▶ [SUPPLIED INFORMATION]:

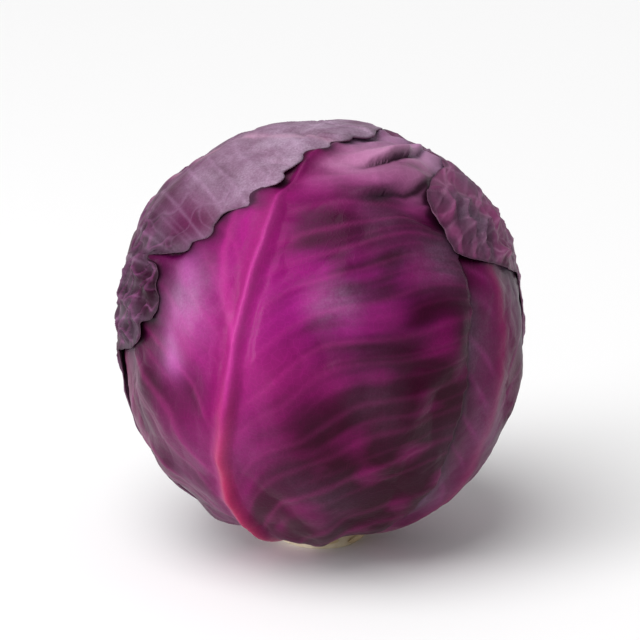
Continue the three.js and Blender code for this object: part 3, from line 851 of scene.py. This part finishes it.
def leaf_scar_tree():
    """Scars where older leaves were cut away, set around the stub a golden turn apart."""
    tree, given = new_tree("Leaf Scars", [
        ("Count", "NodeSocketInt", 7), ("Stub Radius", "NodeSocketFloat", 0.0163),
        ("Low", "NodeSocketFloat", 0.0016), ("High", "NodeSocketFloat", 0.0036),
        ("Seed", "NodeSocketInt", 4), ("Material", "NodeSocketMaterial", None)])
    take = given.outputs
    index = add_node(tree, "GeometryNodeInputIndex")
    turn = math_node(tree, "MULTIPLY", index.outputs[0], math.radians(GOLDEN_TURN))
    height = add_node(tree, "FunctionNodeRandomValue", {"data_type": "FLOAT"}, None,
                      {2: take["Low"], 3: take["High"], "Seed": take["Seed"]})
    place = add_node(tree, "ShaderNodeCombineXYZ", None, None, {
        0: math_node(tree, "ADD", math_node(tree, "MULTIPLY", math_node(tree, "COSINE", turn),
                                            take["Stub Radius"]), AXIS_X * MM),
        1: math_node(tree, "ADD", math_node(tree, "MULTIPLY", math_node(tree, "SINE", turn),
                                            take["Stub Radius"]), AXIS_Y * MM),
        2: height.outputs[1]})
    points = add_node(tree, "GeometryNodePoints", None, None,
                      {"Count": take["Count"], "Position": place.outputs[0]})
    facing = add_node(tree, "ShaderNodeCombineXYZ", None, None, {2: turn})
    scar = add_node(tree, "GeometryNodeMeshUVSphere", None, {"Segments": 14, "Rings": 8, "Radius": 1.0})
    sized = add_node(tree, "GeometryNodeTransform", None, {"Scale": (0.0007, 0.0058, 0.0013)},
                     {"Geometry": scar.outputs[0]})
    spread = add_node(tree, "GeometryNodeInstanceOnPoints", None, None, {
        "Points": points.outputs[0], "Instance": sized.outputs[0], "Rotation": facing.outputs[0]})
    real = add_node(tree, "GeometryNodeRealizeInstances", None, None, {"Geometry": spread.outputs[0]})
    finished = add_node(tree, "GeometryNodeSetMaterial", None, None,
                        {"Geometry": real.outputs[0], "Material": take["Material"]})
    add_node(tree, "NodeGroupOutput", None, None, {0: finished.outputs[0]})
    return tree


def grow(tree, name, values):
    """Run a tree with its named inputs set, and keep the result as a plain mesh."""
    carrier = bpy.data.objects.new(name + "_maker", bpy.data.meshes.new(name + "_maker"))
    bpy.context.scene.collection.objects.link(carrier)
    modifier = carrier.modifiers.new("shape", "NODES")
    modifier.node_group = tree
    for item in tree.interface.items_tree:
        if item.item_type == "SOCKET" and item.in_out == "INPUT" and item.name in values:
            modifier[item.identifier] = values[item.name]
    graph = bpy.context.evaluated_depsgraph_get()
    mesh = bpy.data.meshes.new_from_object(carrier.evaluated_get(graph), depsgraph=graph)
    mesh.name = name
    carrier.modifiers.clear()
    bpy.data.objects.remove(carrier)
    if not mesh.polygons:
        raise RuntimeError(name + " came out empty")
    return mesh


def stem_mesh():
    """The turned core with its stub: an uneven flank and a cut face that is hollowed a little."""
    profile = [(0.0, 0.55), (6.0, 0.5), (11.5, 0.3), (14.0, 0.0), (15.8, 0.0), (16.4, 0.5), (16.5, 2.0),
               (16.2, 5.0), (15.2, 9.0), (14.2, 14.0), (12.2, 28.0), (9.8, 46.0), (7.0, 60.0),
               (3.6, 69.0), (0.0, 72.0)]
    around = 72
    turn = np.arange(around) * 2 * math.pi / around
    points = [(0.0, 0.0, profile[0][1])]
    for radius, height in profile[1:-1]:
        ring = np.stack([np.cos(turn), np.sin(turn), np.full(around, height / 12)], -1) * 6
        wobble = 1 - 0.016 * (1 + np.clip(waves(ring, 5.0, 71), -1, 1))
        points += [(radius * w * math.cos(t), radius * w * math.sin(t), height)
                   for t, w in zip(turn, wobble)]
    points.append((0.0, 0.0, profile[-1][1]))
    faces = []
    rings = len(profile) - 2
    for place in range(around):
        after = (place + 1) % around
        faces.append((0, 1 + after, 1 + place))
        for ring in range(rings - 1):
            low = 1 + ring * around
            high = low + around
            faces.append((low + place, low + after, high + after, high + place))
        last = 1 + (rings - 1) * around
        faces.append((last + place, last + after, len(points) - 1))
    moved = [((x + AXIS_X) * MM, (y + AXIS_Y) * MM, z * MM) for x, y, z in points]
    mesh = bpy.data.meshes.new("stem_core_skin")
    mesh.from_pydata(moved, [], faces)
    mesh.polygons.foreach_set("use_smooth", [True] * len(mesh.polygons))
    return mesh


# ---------------------------------------------------------------- settings and operators

class CabbageSettings(bpy.types.PropertyGroup):
    width: bpy.props.FloatProperty(
        name="Half width", description="Half the width of the head, in millimetres",
        default=76.0, min=50.0, max=110.0)
    thickness: bpy.props.FloatProperty(
        name="Leaf thickness", description="Thickness of a wrapper leaf, in millimetres",
        default=1.3, min=0.6, max=3.0)
    relief: bpy.props.FloatProperty(
        name="Relief", description="How deep the veins, quilting and folds are",
        default=1.0, min=0.0, max=2.0, subtype="FACTOR")
    roughness: bpy.props.FloatProperty(
        name="Skin roughness", description="Roughness of the skin where it has no bloom",
        default=0.34, min=0.05, max=1.0, subtype="FACTOR")
    camera_distance: bpy.props.FloatProperty(
        name="Camera distance", description="From the camera to the middle of the head",
        default=1.15, min=0.4, max=5.0, unit="LENGTH")
    camera_rise: bpy.props.FloatProperty(
        name="Camera rise", description="How far the camera looks down",
        default=math.radians(16.8), subtype="ANGLE")
    camera_swing: bpy.props.FloatProperty(
        name="Camera swing", description="How far the camera stands to the right of the front",
        default=math.radians(1.0), subtype="ANGLE")
    lens: bpy.props.FloatProperty(
        name="Lens", description="Focal length of the camera, in millimetres",
        default=174.0, min=20.0, max=400.0)


class WrapperOperator:
    """Shared work of the operators that lay wrapper leaves."""
    bl_options = {"REGISTER", "UNDO"}
    orders = ()
    slot = "leaf_purple"
    material = "Glossy Purple Leaf"
    dust = "#A58CA8"
    extra_roughness = 0.0

    def execute(self, context):
        settings = context.scene.cabbage
        material = shared_material(self.material, lambda: leaf_skin(
            self.material, settings.roughness + self.extra_roughness, self.dust))
        for order in self.orders:
            mesh = build_leaf(order, settings.width, settings.thickness, settings.relief)
            if not mesh.polygons:
                raise RuntimeError("a wrapper leaf came out empty")
            finish_piece(mesh, material, [WRAPPERS[order].name])
        return {"FINISHED"}


class CABBAGE_OT_crown_leaf(WrapperOperator, bpy.types.Operator):
    """Lay the dusky outermost leaf over the crown and the left side"""
    bl_idname = "cabbage.crown_leaf"
    bl_label = "Crown Leaf"
    orders = (0,)
    slot = "leaf_dusky"
    material = "Dusky Bloomed Leaf"
    dust = "#C6AEC6"
    extra_roughness = 0.08


class CABBAGE_OT_right_leaf(WrapperOperator, bpy.types.Operator):
    """Lay the crumpled leaf at the right"""
    bl_idname = "cabbage.right_leaf"
    bl_label = "Right Leaf"
    orders = (1,)
    slot = "leaf_dusky"
    material = "Crumpled Dusky Leaf"
    dust = "#A891AC"
    extra_roughness = 0.06


class CABBAGE_OT_front_leaf(WrapperOperator, bpy.types.Operator):
    """Lay the large magenta leaf across the front"""
    bl_idname = "cabbage.front_leaf"
    bl_label = "Front Leaf"
    orders = (2,)
    slot = "leaf_magenta"
    material = "Satin Magenta Leaf"
    dust = "#B58FB4"


class CABBAGE_OT_deeper_leaves(WrapperOperator, bpy.types.Operator):
    """Lay the deeper wrapper leaves, seen between the outer ones"""
    bl_idname = "cabbage.deeper_leaves"
    bl_label = "Deeper Wrapper Leaves"
    orders = (3, 4, 5, 6, 7)


class CABBAGE_OT_inside(bpy.types.Operator):
    """Pack the nested inner leaves around the core, and finish the heart bud"""
    bl_idname = "cabbage.inside"
    bl_label = "Inner Leaves"
    bl_options = {"REGISTER", "UNDO"}

    def execute(self, context):
        outer = shared_material(
            "Tender Inner Leaf", lambda: inner_flesh("Tender Inner Leaf", "#6B245A", "#A878A0"))
        young = shared_material(
            "Young Heart Leaf", lambda: inner_flesh("Young Heart Leaf", "#9A5F90", "#E3D2DC"))
        names = sorted(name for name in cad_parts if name.startswith("inner_leaf"))
        if not names:
            raise RuntimeError("the inner leaves are missing")
        tree = packed_leaf_tree()
        for turn, name in enumerate(names):
            share = turn / (len(names) + 1)
            width = INNER_RADIUS * (1 - share)
            level = WAIST_HEIGHT + (94 - WAIST_HEIGHT) * share
            base = level - (18 + 48 * share)
            middle = way(np.array(-130.0 - GOLDEN_TURN * turn), np.array(98.0))
            material = outer if turn < 4 else young
            mesh = grow(tree, name + "_skin", {
                "Half Width": width * MM, "Crown": width * CROWN_HEIGHT / HEAD_RADIUS * MM, "Base": base * MM,
                "Level": level * MM, "Middle": tuple(float(v) for v in middle), "Reach": 1.45,
                "Opening": math.atan2(STEM_HALF, base) + 0.06, "Crumple": 0.0013, "Thickness": 0.0009,
                "Seed": float(turn), "Material": material})
            finish_piece(mesh, None, [name])
        bud = bpy.data.objects["heart_bud"]
        for slot in bud.material_slots:
            slot.material = young
        return {"FINISHED"}


class CABBAGE_OT_stem(bpy.types.Operator):
    """Turn the core with its cut stub, and set the leaf scars around it"""
    bl_idname = "cabbage.stem"
    bl_label = "Stem"
    bl_options = {"REGISTER", "UNDO"}

    def execute(self, context):
        flesh = shared_material("Cut Stem Flesh", stem_flesh)
        scar = shared_material(
            "Dried Leaf Scar", lambda: inner_flesh("Dried Leaf Scar", "#A98F62", "#D8C59C"))
        finish_piece(stem_mesh(), flesh, ["stem_core"])
        mesh = grow(leaf_scar_tree(), "leaf_scars", {"Material": scar})
        finish_piece(mesh, None, ["stem_core"])
        return {"FINISHED"}


def soft_light(name, spot, aim, size, power, colour):
    light = bpy.data.lights.new(name, "AREA")
    light.shape = "RECTANGLE"
    light.size = size[0]
    light.size_y = size[1]
    light.energy = power
    light.color = colour
    lamp = bpy.data.objects.new(name, light)
    bpy.context.scene.collection.objects.link(lamp)
    point_at(lamp, spot, aim)


def point_at(thing, spot, aim):
    thing.location = spot
    thing.rotation_euler = (Vector(aim) - Vector(spot)).to_track_quat("-Z", "Y").to_euler()


class CABBAGE_OT_stage(bpy.types.Operator):
    """Set the plain pale floor, the soft studio light and the camera"""
    bl_idname = "cabbage.stage"
    bl_label = "Stage"
    bl_options = {"REGISTER", "UNDO"}

    def execute(self, context):
        settings = context.scene.cabbage
        mesh = bpy.data.meshes.new("studio_floor")
        far = 6.0
        mesh.from_pydata([(-far, -far, 0), (far, -far, 0), (far, far, 0), (-far, far, 0)], [], [(0, 1, 2, 3)])
        floor = bpy.data.objects.new("studio_floor", mesh)
        context.scene.collection.objects.link(floor)
        material, tree = new_material("Matt White Board")
        shader = add_node(tree, "ShaderNodeBsdfPrincipled", None,
                          {"Base Color": (0.9, 0.9, 0.9, 1.0), "Roughness": 0.7})
        add_node(tree, "ShaderNodeOutputMaterial", None, None, {"Surface": shader.outputs[0]})
        mesh.materials.append(material)

        # the room is white to look at, and lights the head more softly than that
        world = bpy.data.worlds.new("Pale Studio")
        world.use_nodes = True
        tree = world.node_tree
        tree.nodes.clear()
        seen = add_node(tree, "ShaderNodeLightPath")
        level = add_node(tree, "ShaderNodeMapRange", None, {"To Min": 0.44, "To Max": 1.0},
                         {"Value": seen.outputs["Is Camera Ray"]})
        room = add_node(tree, "ShaderNodeBackground", None, {"Color": (1.0, 1.0, 1.0, 1.0)},
                        {"Strength": level.outputs[0]})
        add_node(tree, "ShaderNodeOutputWorld", None, None, {"Surface": room.outputs[0]})
        context.scene.world = world

        heart = (0.0, 0.0, WAIST_HEIGHT * MM)
        sun = bpy.data.lights.new("key_sun", "SUN")
        sun.energy = 2.2
        sun.angle = math.radians(50)
        lamp = bpy.data.objects.new("key_sun", sun)
        context.scene.collection.objects.link(lamp)
        point_at(lamp, (-0.62, -0.72, 1.85), (0.0, 0.0, 0.0))
        soft_light("left_softbox", (-0.95, -0.5, 0.32), heart, (0.42, 0.42), 6.5, (1.0, 0.97, 1.0))

        camera_data = bpy.data.cameras.new("camera")
        camera_data.lens = settings.lens
        camera_data.sensor_width = 36.0
        camera = bpy.data.objects.new("camera", camera_data)
        context.scene.collection.objects.link(camera)
        rise, swing, distance = settings.camera_rise, settings.camera_swing, settings.camera_distance
        spot = (distance * math.cos(rise) * math.sin(swing),
                -distance * math.cos(rise) * math.cos(swing),
                heart[2] + distance * math.sin(rise))
        point_at(camera, spot, heart)
        context.scene.camera = camera
        context.scene.view_settings.view_transform = "Standard"
        return {"FINISHED"}


class CABBAGE_PT_panel(bpy.types.Panel):
    """Sidebar panel with the head's settings and one button for each group of pieces"""
    bl_idname = "CABBAGE_PT_panel"
    bl_label = "Red Cabbage"
    bl_space_type = "VIEW_3D"
    bl_region_type = "UI"
    bl_category = "Cabbage"

    def draw(self, context):
        for name in CabbageSettings.__annotations__:
            self.layout.prop(context.scene.cabbage, name)
        for operator in OPERATORS:
            self.layout.operator(operator.bl_idname)


OPERATORS = (
    CABBAGE_OT_stem,
    CABBAGE_OT_inside,
    CABBAGE_OT_deeper_leaves,
    CABBAGE_OT_front_leaf,
    CABBAGE_OT_right_leaf,
    CABBAGE_OT_crown_leaf,
    CABBAGE_OT_stage,
)
CLASSES = (CabbageSettings, *OPERATORS, CABBAGE_PT_panel)


def register():
    for item in CLASSES:
        bpy.utils.register_class(item)
    bpy.types.Scene.cabbage = bpy.props.PointerProperty(type=CabbageSettings)


def unregister():
    del bpy.types.Scene.cabbage
    for item in reversed(CLASSES):
        bpy.utils.unregister_class(item)


def main():
    register()
    for operator in OPERATORS:
        family, action = operator.bl_idname.split(".")
        getattr(getattr(bpy.ops, family), action)()


if __name__ == "__main__":
    main()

▶ [EXERCISE DETAILS]:
The required output is the exact run of lines from the beginning of the listing above to the line that contains "return tree", inclusive of both.

▶ [WORKED SOLUTION]:
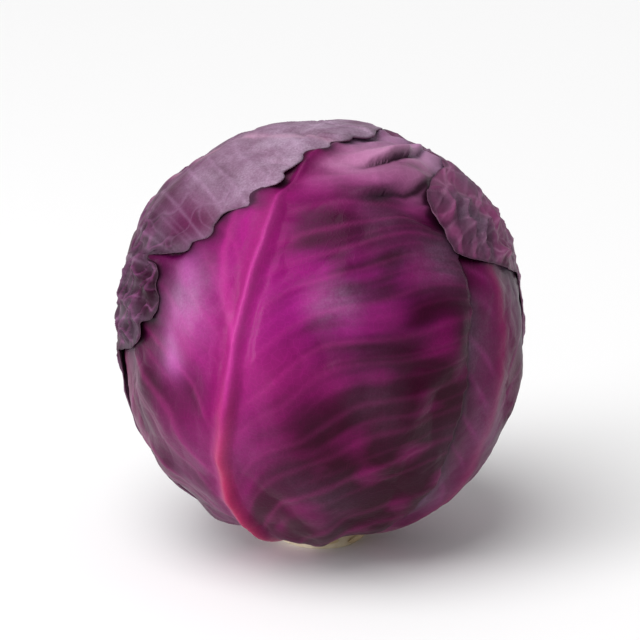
Continue the three.js and Blender code for this object: part 3, from line 851 of scene.py. This part finishes it.
def leaf_scar_tree():
    """Scars where older leaves were cut away, set around the stub a golden turn apart."""
    tree, given = new_tree("Leaf Scars", [
        ("Count", "NodeSocketInt", 7), ("Stub Radius", "NodeSocketFloat", 0.0163),
        ("Low", "NodeSocketFloat", 0.0016), ("High", "NodeSocketFloat", 0.0036),
        ("Seed", "NodeSocketInt", 4), ("Material", "NodeSocketMaterial", None)])
    take = given.outputs
    index = add_node(tree, "GeometryNodeInputIndex")
    turn = math_node(tree, "MULTIPLY", index.outputs[0], math.radians(GOLDEN_TURN))
    height = add_node(tree, "FunctionNodeRandomValue", {"data_type": "FLOAT"}, None,
                      {2: take["Low"], 3: take["High"], "Seed": take["Seed"]})
    place = add_node(tree, "ShaderNodeCombineXYZ", None, None, {
        0: math_node(tree, "ADD", math_node(tree, "MULTIPLY", math_node(tree, "COSINE", turn),
                                            take["Stub Radius"]), AXIS_X * MM),
        1: math_node(tree, "ADD", math_node(tree, "MULTIPLY", math_node(tree, "SINE", turn),
                                            take["Stub Radius"]), AXIS_Y * MM),
        2: height.outputs[1]})
    points = add_node(tree, "GeometryNodePoints", None, None,
                      {"Count": take["Count"], "Position": place.outputs[0]})
    facing = add_node(tree, "ShaderNodeCombineXYZ", None, None, {2: turn})
    scar = add_node(tree, "GeometryNodeMeshUVSphere", None, {"Segments": 14, "Rings": 8, "Radius": 1.0})
    sized = add_node(tree, "GeometryNodeTransform", None, {"Scale": (0.0007, 0.0058, 0.0013)},
                     {"Geometry": scar.outputs[0]})
    spread = add_node(tree, "GeometryNodeInstanceOnPoints", None, None, {
        "Points": points.outputs[0], "Instance": sized.outputs[0], "Rotation": facing.outputs[0]})
    real = add_node(tree, "GeometryNodeRealizeInstances", None, None, {"Geometry": spread.outputs[0]})
    finished = add_node(tree, "GeometryNodeSetMaterial", None, None,
                        {"Geometry": real.outputs[0], "Material": take["Material"]})
    add_node(tree, "NodeGroupOutput", None, None, {0: finished.outputs[0]})
    return tree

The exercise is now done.